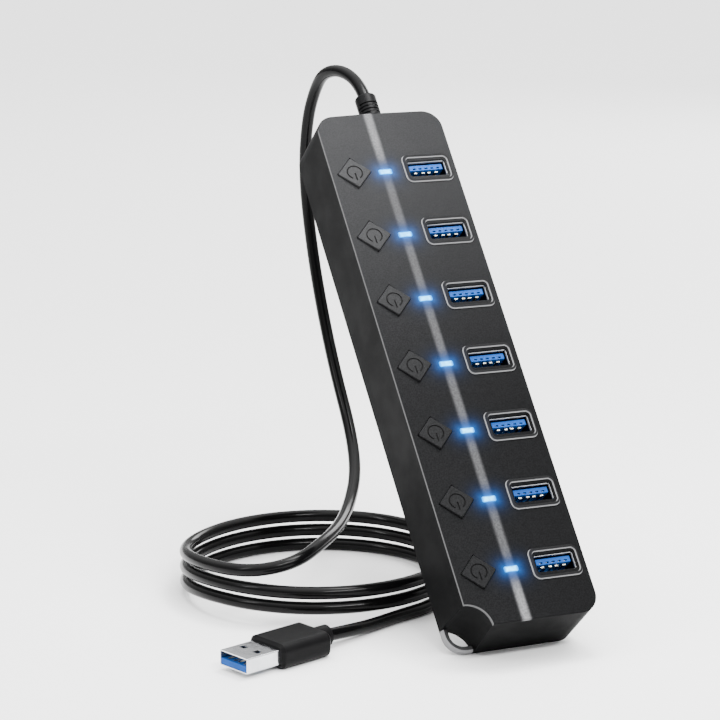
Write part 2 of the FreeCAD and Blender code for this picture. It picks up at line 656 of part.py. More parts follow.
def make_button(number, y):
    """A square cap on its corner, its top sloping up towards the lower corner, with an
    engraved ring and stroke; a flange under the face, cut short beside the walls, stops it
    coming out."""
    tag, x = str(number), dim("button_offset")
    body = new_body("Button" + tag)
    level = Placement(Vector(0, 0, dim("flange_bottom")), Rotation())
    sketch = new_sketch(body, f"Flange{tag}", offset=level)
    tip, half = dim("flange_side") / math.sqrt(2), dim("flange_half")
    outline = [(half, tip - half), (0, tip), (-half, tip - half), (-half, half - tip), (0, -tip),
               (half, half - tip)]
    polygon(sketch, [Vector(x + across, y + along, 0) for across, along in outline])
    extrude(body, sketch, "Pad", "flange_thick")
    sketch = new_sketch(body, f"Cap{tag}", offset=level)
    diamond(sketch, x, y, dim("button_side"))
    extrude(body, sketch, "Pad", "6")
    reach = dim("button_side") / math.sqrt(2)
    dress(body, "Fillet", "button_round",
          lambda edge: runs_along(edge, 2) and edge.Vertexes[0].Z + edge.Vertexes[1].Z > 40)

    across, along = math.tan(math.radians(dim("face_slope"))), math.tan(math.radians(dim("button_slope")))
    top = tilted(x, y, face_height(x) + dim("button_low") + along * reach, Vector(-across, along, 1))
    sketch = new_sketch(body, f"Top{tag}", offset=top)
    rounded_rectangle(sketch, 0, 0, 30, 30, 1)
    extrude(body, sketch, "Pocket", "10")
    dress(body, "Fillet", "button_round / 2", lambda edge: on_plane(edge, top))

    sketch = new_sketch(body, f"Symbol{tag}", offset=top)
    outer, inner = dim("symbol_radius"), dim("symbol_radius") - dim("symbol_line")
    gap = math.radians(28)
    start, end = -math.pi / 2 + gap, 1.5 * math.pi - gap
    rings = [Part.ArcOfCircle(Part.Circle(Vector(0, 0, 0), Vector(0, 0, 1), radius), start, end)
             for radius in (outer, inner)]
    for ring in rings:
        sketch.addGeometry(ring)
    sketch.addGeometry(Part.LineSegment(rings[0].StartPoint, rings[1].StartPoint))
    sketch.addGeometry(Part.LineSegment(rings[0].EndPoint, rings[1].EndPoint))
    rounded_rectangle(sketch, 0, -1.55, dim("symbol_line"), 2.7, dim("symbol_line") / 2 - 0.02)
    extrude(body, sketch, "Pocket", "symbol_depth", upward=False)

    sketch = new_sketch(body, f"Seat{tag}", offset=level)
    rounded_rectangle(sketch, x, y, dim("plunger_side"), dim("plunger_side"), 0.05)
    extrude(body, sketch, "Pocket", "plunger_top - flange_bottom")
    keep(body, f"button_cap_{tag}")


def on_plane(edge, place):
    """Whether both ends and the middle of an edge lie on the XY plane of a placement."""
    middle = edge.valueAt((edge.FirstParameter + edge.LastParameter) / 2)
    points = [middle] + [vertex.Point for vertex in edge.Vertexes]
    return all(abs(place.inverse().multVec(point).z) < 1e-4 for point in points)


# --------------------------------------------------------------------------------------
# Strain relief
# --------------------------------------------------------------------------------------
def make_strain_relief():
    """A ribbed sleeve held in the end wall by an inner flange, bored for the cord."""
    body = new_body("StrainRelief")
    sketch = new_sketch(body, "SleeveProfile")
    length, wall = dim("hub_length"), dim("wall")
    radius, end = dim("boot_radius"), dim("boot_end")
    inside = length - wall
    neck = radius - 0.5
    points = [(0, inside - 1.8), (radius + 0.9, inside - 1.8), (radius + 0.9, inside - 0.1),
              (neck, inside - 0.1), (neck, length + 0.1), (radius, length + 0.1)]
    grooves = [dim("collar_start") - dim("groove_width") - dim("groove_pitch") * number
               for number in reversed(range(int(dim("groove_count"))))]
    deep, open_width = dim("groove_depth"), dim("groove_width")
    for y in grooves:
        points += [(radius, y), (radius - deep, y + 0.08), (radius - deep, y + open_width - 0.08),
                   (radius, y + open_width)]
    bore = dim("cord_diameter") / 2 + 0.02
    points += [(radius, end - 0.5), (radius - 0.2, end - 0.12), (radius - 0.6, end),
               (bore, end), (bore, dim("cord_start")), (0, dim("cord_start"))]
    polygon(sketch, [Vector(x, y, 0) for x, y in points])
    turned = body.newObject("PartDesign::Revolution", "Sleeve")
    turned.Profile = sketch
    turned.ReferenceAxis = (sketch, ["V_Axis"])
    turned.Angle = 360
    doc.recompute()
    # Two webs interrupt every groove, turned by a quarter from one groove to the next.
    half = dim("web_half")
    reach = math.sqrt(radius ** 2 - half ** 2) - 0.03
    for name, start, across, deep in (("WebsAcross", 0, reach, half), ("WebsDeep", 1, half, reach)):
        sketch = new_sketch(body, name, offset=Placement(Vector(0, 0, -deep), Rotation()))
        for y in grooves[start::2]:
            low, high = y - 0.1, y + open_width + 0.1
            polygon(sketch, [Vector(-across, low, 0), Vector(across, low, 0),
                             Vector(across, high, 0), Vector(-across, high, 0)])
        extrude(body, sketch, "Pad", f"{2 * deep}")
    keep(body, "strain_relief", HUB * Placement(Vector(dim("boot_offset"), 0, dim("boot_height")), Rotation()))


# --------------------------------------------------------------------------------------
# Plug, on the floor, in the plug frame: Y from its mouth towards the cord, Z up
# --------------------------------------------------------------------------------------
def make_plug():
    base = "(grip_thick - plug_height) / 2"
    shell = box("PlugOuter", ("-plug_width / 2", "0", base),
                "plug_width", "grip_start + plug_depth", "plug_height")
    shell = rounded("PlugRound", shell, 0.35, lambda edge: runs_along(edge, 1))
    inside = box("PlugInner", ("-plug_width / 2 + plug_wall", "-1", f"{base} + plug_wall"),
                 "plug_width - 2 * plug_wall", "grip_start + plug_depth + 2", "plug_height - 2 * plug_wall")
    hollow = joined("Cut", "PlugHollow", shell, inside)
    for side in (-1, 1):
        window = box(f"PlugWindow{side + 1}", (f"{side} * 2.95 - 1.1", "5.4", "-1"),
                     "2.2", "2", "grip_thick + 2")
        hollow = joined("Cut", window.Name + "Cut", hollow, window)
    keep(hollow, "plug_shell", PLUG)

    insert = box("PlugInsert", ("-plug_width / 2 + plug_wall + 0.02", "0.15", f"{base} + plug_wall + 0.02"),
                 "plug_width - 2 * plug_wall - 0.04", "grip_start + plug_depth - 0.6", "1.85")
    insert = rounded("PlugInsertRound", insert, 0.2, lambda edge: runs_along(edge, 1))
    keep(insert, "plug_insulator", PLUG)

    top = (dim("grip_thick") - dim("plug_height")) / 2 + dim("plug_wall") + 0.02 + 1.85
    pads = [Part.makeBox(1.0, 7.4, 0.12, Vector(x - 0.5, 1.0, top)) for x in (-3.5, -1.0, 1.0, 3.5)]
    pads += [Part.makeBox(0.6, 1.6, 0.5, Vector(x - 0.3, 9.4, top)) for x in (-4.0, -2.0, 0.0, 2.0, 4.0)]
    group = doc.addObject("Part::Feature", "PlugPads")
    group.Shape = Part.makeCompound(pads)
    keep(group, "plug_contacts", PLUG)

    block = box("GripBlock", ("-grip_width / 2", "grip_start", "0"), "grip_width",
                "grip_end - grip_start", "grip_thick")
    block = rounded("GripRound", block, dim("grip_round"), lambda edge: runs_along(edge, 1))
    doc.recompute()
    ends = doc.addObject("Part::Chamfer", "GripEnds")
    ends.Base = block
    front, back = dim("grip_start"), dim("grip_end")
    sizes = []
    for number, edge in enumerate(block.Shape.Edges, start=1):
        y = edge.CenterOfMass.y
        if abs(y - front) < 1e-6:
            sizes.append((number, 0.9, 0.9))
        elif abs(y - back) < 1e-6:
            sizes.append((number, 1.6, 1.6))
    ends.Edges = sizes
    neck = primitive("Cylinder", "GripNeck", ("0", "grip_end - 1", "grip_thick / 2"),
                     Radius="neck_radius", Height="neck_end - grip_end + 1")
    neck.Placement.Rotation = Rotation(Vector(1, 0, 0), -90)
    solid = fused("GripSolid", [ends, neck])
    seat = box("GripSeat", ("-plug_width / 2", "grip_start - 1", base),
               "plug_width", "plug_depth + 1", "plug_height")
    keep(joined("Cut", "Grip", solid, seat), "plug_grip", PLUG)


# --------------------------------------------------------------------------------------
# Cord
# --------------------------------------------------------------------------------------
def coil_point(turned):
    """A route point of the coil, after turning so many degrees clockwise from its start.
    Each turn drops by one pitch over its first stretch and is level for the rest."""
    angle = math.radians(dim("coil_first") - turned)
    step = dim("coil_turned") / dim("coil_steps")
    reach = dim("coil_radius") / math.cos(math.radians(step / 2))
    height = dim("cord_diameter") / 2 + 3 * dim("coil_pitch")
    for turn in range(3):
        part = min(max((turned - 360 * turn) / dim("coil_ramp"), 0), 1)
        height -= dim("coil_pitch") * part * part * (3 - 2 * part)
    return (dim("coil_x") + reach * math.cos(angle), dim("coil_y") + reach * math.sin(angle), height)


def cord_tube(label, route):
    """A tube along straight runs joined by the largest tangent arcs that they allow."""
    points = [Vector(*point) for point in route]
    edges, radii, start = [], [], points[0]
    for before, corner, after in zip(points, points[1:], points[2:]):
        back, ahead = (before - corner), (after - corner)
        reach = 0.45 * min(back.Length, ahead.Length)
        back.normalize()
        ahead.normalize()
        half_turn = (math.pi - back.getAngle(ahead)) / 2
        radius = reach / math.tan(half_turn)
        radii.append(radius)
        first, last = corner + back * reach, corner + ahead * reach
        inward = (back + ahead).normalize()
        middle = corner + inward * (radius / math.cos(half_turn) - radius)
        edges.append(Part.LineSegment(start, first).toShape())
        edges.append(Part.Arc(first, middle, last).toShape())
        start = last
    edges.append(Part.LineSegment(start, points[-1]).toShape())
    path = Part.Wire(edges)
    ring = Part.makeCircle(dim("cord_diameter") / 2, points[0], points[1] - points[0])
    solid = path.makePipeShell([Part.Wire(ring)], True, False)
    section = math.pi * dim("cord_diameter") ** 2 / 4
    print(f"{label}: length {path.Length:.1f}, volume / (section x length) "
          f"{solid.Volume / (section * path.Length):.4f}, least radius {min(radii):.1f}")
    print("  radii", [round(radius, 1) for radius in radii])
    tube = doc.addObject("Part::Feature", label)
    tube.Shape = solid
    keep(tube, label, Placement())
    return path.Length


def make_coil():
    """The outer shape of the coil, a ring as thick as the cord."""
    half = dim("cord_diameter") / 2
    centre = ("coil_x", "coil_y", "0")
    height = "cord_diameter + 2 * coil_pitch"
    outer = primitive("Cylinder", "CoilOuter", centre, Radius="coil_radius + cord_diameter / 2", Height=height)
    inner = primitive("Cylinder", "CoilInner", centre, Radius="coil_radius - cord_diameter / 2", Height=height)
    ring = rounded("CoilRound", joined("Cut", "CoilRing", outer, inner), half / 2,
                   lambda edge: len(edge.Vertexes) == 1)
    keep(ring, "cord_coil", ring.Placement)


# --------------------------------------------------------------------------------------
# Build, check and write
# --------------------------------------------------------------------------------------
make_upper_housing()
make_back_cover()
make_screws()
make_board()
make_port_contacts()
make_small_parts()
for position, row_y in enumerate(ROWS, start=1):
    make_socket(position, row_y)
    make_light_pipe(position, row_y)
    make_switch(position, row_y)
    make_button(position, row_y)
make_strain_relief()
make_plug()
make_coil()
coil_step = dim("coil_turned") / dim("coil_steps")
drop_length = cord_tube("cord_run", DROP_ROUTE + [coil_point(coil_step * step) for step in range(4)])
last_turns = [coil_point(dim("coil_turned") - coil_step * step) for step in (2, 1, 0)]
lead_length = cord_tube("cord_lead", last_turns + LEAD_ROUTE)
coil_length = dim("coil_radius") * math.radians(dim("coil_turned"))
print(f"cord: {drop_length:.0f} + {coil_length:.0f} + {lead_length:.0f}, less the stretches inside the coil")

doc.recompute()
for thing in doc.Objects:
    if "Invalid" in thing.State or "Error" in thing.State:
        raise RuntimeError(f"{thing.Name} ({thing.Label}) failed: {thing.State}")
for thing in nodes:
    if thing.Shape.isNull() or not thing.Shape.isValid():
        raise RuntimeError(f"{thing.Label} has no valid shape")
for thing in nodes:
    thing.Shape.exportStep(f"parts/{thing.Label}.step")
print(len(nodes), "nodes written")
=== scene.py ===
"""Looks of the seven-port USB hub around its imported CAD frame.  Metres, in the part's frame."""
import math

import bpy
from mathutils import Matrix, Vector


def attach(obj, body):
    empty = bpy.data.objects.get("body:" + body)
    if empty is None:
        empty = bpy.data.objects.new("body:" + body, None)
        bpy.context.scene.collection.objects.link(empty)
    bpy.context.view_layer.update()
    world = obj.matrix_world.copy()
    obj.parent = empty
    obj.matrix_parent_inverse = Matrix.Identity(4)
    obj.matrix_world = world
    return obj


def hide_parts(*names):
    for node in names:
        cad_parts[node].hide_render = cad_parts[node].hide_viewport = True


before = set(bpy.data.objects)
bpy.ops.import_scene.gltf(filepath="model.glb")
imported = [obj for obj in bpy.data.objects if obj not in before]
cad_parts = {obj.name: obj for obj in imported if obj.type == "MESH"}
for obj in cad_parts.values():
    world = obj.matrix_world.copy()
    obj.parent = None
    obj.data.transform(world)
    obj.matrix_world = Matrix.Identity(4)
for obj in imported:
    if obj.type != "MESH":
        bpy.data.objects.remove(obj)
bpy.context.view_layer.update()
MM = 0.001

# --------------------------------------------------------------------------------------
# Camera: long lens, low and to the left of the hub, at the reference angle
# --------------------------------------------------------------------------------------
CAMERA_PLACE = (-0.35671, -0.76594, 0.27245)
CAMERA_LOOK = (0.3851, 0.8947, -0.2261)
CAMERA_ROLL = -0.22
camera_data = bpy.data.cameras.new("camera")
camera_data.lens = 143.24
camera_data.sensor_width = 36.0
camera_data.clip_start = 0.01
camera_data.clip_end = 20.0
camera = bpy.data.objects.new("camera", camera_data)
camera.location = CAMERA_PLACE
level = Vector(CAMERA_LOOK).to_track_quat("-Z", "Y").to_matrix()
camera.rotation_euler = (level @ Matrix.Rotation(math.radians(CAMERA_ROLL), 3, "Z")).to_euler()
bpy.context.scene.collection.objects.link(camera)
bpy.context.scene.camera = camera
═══
## YOUR TASK
Within the material above, transcribe exactly the lines that run from the line holding "in (2, 1, 0)]" through the line holding "for node in".

## WRITTEN RESPONSE
last_turns = [coil_point(dim("coil_turned") - coil_step * step) for step in (2, 1, 0)]
lead_length = cord_tube("cord_lead", last_turns + LEAD_ROUTE)
coil_length = dim("coil_radius") * math.radians(dim("coil_turned"))
print(f"cord: {drop_length:.0f} + {coil_length:.0f} + {lead_length:.0f}, less the stretches inside the coil")

doc.recompute()
for thing in doc.Objects:
    if "Invalid" in thing.State or "Error" in thing.State:
        raise RuntimeError(f"{thing.Name} ({thing.Label}) failed: {thing.State}")
for thing in nodes:
    if thing.Shape.isNull() or not thing.Shape.isValid():
        raise RuntimeError(f"{thing.Label} has no valid shape")
for thing in nodes:
    thing.Shape.exportStep(f"parts/{thing.Label}.step")
print(len(nodes), "nodes written")
=== scene.py ===
"""Looks of the seven-port USB hub around its imported CAD frame.  Metres, in the part's frame."""
import math

import bpy
from mathutils import Matrix, Vector


def attach(obj, body):
    empty = bpy.data.objects.get("body:" + body)
    if empty is None:
        empty = bpy.data.objects.new("body:" + body, None)
        bpy.context.scene.collection.objects.link(empty)
    bpy.context.view_layer.update()
    world = obj.matrix_world.copy()
    obj.parent = empty
    obj.matrix_parent_inverse = Matrix.Identity(4)
    obj.matrix_world = world
    return obj


def hide_parts(*names):
    for node in names:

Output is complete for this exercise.